The commission is examining the social and economic impacts of gambling. A substantial expansion of gambling over the last 20 years has increased jobs and tax revenues, but it also has increased temptations for people with destructive gambling habits.

Yesterday's meeting, convened at a hotel next to the Del Mar racetrack, was the commissioners' first leg of a two-day fact-finding visit to California and Arizona.

They heard formal presentations from tribal leaders, racetrack operators and government officials. Gambling opponents were among the dozens of speakers who made brief remarks at the end of the daylong session.

Leaders of the area's gaming tribes told of getting their members off welfare and pumping millions of dollars into the local economy.

Howard Dickstein, an attorney for Pala and other California tribes, gave an overview of prolonged litigation in California over Indian casinos and their disputed gambling machines.

He said the Indian Gaming Regulatory Act, passed by Congress in 1988, was vague, confusing and rife with shortcomings.

"Congress mandated agreements between states and the tribes and expected these agreements to come into place," he said. "There was a lack of understanding about the depth of adversarial relations between the state and the tribes. ... The parties have hundreds of years of mistrust."

Dan Kolkey, Gov.

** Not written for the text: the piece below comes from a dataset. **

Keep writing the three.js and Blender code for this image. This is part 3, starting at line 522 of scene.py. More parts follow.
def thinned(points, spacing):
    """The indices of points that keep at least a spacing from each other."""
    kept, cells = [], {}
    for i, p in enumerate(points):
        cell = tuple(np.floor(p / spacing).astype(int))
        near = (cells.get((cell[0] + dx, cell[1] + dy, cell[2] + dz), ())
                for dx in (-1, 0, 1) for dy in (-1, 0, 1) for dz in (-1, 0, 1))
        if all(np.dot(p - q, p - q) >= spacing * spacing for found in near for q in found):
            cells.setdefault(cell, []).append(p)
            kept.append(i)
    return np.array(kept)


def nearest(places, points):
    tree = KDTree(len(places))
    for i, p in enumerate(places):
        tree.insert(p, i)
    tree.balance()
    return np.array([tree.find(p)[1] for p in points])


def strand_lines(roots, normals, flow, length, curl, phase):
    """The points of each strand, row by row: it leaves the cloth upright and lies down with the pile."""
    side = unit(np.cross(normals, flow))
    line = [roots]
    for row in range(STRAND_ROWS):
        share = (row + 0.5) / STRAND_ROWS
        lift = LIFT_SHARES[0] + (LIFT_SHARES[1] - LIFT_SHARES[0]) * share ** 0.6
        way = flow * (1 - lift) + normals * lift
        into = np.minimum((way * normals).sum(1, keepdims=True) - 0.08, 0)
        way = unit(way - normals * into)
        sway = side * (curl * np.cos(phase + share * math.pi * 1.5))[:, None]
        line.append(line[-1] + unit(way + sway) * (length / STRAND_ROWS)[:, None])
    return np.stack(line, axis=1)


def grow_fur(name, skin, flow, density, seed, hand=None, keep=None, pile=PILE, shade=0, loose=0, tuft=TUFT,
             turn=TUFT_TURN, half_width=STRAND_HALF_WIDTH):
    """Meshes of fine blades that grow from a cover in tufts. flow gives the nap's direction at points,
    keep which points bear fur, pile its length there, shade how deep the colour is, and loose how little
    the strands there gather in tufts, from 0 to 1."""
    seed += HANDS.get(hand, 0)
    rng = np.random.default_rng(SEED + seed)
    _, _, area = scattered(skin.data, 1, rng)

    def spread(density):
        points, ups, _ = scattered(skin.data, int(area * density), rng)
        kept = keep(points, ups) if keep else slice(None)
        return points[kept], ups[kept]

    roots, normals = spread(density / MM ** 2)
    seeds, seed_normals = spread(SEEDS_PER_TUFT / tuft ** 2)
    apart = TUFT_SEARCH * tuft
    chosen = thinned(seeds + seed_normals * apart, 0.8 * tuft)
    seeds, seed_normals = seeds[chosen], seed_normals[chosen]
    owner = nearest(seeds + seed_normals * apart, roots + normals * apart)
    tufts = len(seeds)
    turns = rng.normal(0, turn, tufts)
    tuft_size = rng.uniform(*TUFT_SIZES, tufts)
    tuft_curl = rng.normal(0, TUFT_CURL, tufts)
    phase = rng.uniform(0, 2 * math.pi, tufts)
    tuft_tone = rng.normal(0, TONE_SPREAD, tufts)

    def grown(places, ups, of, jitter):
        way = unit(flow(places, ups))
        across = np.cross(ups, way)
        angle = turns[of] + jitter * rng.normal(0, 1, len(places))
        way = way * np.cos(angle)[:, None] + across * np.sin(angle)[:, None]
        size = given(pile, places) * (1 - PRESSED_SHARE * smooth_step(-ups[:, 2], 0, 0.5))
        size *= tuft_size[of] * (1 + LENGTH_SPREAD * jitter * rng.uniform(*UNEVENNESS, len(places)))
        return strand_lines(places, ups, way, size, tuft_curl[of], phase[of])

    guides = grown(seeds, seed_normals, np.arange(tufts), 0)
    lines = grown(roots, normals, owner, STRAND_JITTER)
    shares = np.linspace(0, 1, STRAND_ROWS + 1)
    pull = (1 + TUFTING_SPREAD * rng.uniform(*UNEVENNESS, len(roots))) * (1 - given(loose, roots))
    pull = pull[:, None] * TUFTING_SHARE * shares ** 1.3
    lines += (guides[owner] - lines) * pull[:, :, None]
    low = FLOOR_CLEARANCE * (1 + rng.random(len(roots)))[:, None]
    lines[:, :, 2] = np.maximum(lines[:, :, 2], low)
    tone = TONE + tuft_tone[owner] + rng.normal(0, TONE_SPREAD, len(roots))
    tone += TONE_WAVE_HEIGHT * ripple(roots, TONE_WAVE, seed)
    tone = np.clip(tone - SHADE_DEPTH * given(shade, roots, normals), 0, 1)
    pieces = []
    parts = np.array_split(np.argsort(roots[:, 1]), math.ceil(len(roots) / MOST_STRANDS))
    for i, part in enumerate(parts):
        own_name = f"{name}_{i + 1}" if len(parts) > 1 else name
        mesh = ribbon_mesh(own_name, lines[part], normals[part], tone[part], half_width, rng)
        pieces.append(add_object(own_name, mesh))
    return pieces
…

Wilson's head legal counsel, offered the state's view. He said the 1988 law compelled the state to negotiate casino accords with tribes even though "California is a non-casino state."

Kolkey said the pacts negotiated by Pala and adopted by seven other tribes in recent weeks provide reasonable compromises to the divergent interests of tribes and the state.

Although Indian gaming dominated most of the day's testimony, the morning session was devoted to horse racing concerns.

Racing industry officials complained about growing competition from other forms of gambling, such as the state lottery and tribal casinos.

Saying horse racing is struggling to make money, industry representatives asked the commission to recommend against expanding Indian gaming and imposing more regulations on horse-racing.

"We're not going to survive if this turns into another Nevada," said state Sen. Kenneth Maddy, R-Fresno, who owns and breeds race horses.

Advocates painted horse racing as a sport and entertainment and downplayed the gambling element.

Tony Chamblin, president of the Association of Racing Commissioners International, called handicapping at the track "a social and intellectual experience."

Tim Smith, commissioner of the National Thoroughbred Racing Association, called it "the thinking man's wager." He compared it to poring over The Wall Street Journal in the morning.

Joseph Harper, president of the Del Mar Thoroughbred Club, said his private nonprofit organization, which runs the state-owned track, has paid more than $250 million in license fees since 1970. The group also has given nearly $5 million to charity since 1968, he said.

Harper said the racing industry has donated $39 million to equine medical research since 1967.

Kevin Barrett, representing the California Council on Problem Gambling, said he has seen suicides and lives destroyed by domestic violence and such gambling-related crimes as loan sharking.

"I believe the industry does not go far enough to help problem gamblers," Barrett said.